The mistake made by people who believe omniscience and free will are not compatible is the failure to distinguish between knowledge and agency.  When the knowledge follows the agency in time it is obviously a separate thing that most people can understand.  If George chops down a cherry tree on Tuesday and Mark learns about the incident on Wednesday it is quite obvious that George is the agent of chopping down the tree, not Mark.  Mark simply has knowledge of the agency, he is not the agent.  What gives many people difficulty and generates massive traffic on discussion boards is the scanario where the knowledge precedes the agency in time.  If Mark had a crystal ball and on Monday saw in it George chop down a cherry tree the following Tuesday, does that not cancel the agency George has in the matter?  The correct answer is that knowledge and agency are separate and distinct things regardless at what time they occur.  That is to say that George is still the agent of chopping down the tree on Tuesday despite Mark's knowledge the Monday before that he would.

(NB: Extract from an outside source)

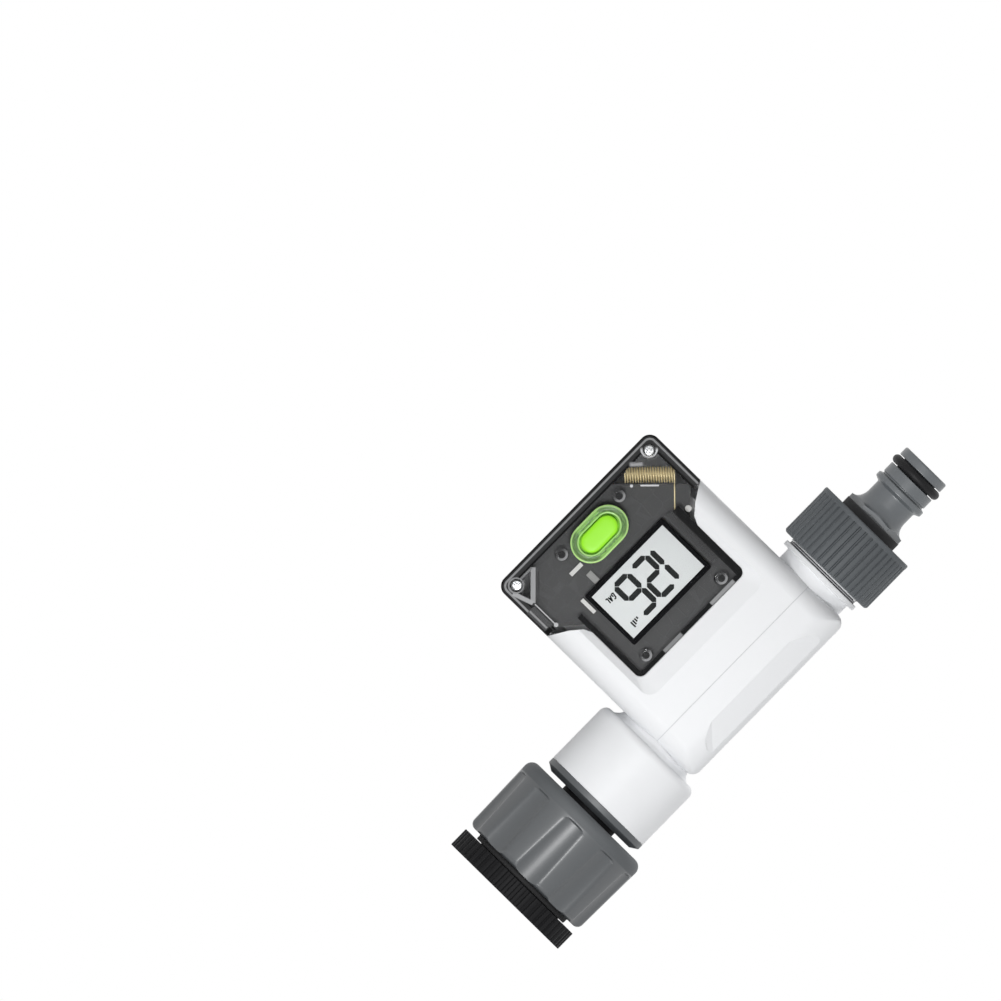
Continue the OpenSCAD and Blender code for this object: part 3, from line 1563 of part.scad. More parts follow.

If however you go to the police and inform them on Monday that a building will be blown up on Tuesday, they will assume you have partial agency.  This is very sensible of them because humans don't have the ability to read the future often assumed God has.  The police will assume you had some association with the perpetrators of the bombing, willingly, wittingly or otherwise, and require you to answer many questions.  While it is highly unlikely that humans can predict the future it remains quite true that knowledge and agency can be different things, especially for God.

A person who knows another person by a very long and intimate relationship such as marriage.might be able to predict what free choices that person will make with alarming accuracy, if perhaps a litte short of complete accuracy.  It shold not be difficult however to see that even if their knowledge is extended to perfect and accurate knowledge, the agency of the other person remains.

There is something that is cancelled.  Time, not knowledge, does cancel the possibility of making any other choice.  George cannot decide on Thursday not to chop down the tree the previous Wednesday if he already chopped it down.  It is true that on Thursday he no longer has any other choice what to do the day before, but this still does not change the fact that it was his choice on Wednesday, no one else's, to chop down the tree.